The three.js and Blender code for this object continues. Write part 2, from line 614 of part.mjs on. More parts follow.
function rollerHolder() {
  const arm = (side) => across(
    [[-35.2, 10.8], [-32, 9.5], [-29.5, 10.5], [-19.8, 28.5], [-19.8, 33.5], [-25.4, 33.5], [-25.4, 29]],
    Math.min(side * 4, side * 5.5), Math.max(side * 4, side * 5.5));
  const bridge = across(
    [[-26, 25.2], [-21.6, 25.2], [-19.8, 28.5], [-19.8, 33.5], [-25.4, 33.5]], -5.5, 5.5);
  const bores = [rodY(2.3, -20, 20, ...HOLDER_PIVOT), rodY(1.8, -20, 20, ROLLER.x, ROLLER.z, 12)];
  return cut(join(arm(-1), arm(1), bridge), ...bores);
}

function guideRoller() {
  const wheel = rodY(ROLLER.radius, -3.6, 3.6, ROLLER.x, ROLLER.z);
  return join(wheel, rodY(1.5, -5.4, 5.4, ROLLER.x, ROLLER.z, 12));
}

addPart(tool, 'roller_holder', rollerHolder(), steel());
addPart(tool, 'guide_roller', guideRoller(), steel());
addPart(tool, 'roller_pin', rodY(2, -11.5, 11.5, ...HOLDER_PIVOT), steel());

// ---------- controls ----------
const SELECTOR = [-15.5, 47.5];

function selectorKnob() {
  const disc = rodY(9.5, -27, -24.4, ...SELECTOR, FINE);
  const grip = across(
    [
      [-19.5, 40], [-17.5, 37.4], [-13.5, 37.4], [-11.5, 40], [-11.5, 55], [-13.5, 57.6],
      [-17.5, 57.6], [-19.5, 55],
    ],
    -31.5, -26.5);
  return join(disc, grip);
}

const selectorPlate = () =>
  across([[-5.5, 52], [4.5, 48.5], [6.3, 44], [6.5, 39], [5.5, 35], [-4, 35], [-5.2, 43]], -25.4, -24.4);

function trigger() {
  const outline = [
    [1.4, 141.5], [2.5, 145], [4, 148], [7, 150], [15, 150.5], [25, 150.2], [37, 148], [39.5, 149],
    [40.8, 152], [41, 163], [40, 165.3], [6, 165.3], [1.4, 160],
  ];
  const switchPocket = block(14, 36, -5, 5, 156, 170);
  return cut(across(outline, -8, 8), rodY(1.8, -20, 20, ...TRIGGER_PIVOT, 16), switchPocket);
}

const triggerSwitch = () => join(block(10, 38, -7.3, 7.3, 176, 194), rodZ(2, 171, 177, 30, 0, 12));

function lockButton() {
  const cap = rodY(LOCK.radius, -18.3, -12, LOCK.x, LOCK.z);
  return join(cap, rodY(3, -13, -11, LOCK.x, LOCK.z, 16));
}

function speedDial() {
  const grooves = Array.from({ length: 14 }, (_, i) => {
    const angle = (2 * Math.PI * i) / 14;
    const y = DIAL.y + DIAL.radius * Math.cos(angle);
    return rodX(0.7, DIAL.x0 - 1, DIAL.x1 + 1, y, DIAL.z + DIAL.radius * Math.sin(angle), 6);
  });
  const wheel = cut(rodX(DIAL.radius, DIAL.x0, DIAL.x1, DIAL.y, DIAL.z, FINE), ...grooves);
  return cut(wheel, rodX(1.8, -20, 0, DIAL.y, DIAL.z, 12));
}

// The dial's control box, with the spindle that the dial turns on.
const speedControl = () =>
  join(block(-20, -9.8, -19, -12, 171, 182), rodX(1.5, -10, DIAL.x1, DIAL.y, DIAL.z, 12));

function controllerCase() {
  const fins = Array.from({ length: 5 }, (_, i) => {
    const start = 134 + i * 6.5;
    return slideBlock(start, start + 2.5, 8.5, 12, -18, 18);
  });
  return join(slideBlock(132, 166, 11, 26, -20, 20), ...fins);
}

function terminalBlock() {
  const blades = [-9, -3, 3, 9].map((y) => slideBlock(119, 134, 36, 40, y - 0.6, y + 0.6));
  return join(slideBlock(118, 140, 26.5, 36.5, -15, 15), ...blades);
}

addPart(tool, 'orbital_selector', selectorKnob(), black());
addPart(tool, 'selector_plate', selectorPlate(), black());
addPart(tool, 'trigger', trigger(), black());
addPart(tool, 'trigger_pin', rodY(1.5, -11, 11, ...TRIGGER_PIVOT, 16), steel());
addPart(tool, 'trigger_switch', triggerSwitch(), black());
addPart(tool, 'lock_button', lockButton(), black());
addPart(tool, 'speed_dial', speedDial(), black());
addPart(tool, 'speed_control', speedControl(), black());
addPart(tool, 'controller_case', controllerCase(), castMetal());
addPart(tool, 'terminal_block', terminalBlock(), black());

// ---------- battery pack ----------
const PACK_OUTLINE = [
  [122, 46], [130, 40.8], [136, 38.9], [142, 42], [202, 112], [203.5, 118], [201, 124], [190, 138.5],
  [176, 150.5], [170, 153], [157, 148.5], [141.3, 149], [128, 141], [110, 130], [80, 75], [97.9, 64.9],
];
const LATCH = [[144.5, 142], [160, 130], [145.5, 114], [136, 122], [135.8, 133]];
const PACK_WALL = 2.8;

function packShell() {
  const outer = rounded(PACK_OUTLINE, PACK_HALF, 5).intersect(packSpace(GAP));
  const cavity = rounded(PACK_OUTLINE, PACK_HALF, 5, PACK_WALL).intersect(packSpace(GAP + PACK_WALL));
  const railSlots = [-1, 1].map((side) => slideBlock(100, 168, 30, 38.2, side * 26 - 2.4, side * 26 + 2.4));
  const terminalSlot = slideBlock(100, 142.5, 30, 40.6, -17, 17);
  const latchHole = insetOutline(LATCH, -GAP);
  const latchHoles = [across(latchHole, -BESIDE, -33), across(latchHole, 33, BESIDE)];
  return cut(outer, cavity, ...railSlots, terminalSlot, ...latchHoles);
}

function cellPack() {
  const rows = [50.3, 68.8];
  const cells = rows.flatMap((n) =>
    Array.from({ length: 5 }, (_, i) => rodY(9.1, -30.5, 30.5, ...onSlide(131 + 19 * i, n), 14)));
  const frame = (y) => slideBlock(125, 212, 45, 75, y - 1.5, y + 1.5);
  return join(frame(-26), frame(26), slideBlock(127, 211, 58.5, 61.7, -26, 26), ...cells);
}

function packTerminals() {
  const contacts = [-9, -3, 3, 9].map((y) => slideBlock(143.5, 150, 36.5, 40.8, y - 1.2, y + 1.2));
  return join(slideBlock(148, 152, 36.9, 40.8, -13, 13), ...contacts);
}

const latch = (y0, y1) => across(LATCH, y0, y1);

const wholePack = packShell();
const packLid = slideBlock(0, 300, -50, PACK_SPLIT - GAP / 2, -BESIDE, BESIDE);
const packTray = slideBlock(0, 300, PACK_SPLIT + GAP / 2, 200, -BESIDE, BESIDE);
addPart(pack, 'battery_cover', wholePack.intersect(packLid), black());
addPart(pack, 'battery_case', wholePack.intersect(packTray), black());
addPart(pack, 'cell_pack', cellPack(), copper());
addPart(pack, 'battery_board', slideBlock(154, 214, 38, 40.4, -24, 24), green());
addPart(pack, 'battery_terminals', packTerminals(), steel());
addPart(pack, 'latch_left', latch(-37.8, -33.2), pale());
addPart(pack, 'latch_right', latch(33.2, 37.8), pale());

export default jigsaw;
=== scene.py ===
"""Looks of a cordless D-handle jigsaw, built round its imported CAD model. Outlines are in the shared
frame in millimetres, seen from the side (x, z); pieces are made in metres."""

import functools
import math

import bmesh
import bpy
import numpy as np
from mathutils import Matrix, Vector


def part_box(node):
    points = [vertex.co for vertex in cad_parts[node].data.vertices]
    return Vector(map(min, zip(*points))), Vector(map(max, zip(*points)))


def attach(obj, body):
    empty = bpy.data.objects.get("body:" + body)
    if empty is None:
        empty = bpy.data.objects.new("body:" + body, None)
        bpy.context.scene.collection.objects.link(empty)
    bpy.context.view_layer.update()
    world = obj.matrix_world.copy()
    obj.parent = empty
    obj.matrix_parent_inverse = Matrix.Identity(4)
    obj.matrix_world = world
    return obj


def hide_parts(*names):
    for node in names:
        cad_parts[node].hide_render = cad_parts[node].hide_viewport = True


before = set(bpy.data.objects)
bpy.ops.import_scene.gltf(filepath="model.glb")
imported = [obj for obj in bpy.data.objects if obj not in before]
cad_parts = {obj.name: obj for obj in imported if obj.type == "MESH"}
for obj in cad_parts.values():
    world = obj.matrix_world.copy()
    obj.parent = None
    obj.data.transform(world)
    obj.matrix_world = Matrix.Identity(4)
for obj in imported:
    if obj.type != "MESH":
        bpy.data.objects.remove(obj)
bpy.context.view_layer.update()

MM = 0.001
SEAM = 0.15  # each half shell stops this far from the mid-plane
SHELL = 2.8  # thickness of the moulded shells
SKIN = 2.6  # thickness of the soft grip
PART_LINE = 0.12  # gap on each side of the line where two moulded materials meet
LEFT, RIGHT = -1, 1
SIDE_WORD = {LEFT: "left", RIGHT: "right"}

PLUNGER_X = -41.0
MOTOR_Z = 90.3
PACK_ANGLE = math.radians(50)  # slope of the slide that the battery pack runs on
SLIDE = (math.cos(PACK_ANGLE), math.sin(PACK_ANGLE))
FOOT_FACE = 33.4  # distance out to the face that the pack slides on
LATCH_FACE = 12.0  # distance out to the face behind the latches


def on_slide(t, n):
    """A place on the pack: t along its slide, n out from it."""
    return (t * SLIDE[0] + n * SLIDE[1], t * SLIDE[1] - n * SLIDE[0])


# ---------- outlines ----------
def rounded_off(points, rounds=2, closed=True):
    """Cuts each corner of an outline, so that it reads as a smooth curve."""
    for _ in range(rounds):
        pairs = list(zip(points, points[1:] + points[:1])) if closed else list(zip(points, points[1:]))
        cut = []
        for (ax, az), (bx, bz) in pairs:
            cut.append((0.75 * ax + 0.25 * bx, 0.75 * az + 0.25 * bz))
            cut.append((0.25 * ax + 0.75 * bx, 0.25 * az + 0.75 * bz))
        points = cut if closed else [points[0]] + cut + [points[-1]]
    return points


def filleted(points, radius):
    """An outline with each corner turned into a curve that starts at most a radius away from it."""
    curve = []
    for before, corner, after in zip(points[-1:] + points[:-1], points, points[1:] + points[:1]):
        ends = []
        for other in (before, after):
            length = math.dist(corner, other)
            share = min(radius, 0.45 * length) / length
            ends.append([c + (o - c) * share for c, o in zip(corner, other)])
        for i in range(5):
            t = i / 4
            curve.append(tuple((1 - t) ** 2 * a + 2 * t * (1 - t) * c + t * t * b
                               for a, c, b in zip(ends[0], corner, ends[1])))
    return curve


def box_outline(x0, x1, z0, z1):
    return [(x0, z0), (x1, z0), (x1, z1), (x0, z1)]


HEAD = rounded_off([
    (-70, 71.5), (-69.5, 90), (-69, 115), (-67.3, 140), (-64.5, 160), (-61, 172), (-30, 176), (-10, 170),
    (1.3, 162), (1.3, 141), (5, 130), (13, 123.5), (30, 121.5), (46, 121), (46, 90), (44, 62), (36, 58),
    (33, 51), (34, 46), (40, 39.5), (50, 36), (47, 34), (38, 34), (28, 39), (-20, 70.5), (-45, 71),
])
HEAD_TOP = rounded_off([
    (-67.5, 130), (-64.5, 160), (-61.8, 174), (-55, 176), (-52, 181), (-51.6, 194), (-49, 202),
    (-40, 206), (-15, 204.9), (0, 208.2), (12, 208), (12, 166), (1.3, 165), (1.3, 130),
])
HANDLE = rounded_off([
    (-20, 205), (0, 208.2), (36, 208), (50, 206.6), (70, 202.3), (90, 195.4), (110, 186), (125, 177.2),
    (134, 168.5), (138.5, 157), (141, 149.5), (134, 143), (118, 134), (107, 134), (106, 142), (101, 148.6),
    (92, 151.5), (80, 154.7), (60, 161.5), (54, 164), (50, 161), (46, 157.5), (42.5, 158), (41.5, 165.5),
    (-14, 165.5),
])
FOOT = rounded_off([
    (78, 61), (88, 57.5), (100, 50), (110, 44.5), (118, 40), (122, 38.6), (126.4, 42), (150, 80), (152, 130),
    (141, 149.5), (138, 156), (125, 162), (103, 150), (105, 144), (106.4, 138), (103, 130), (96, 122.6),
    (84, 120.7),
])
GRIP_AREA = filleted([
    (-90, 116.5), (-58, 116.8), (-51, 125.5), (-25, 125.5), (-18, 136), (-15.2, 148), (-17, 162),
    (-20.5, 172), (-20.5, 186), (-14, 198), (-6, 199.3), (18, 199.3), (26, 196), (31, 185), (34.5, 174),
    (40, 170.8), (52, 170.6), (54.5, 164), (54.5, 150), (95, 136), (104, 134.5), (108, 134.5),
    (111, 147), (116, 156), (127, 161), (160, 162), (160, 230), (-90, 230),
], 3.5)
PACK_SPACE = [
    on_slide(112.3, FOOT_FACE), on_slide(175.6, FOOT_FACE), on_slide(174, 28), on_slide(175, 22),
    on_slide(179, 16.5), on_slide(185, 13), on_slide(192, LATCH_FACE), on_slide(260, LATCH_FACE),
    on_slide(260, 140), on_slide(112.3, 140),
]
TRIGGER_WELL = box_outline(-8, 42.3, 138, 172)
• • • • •
### Instructions for the task
Repeat exactly the lines from the one that contains "in imported if" through the one that contains "bpy.data.objects.remove(obj)", and only those.

### Expected answer
cad_parts = {obj.name: obj for obj in imported if obj.type == "MESH"}
for obj in cad_parts.values():
    world = obj.matrix_world.copy()
    obj.parent = None
    obj.data.transform(world)
    obj.matrix_world = Matrix.Identity(4)
for obj in imported:
    if obj.type != "MESH":
        bpy.data.objects.remove(obj)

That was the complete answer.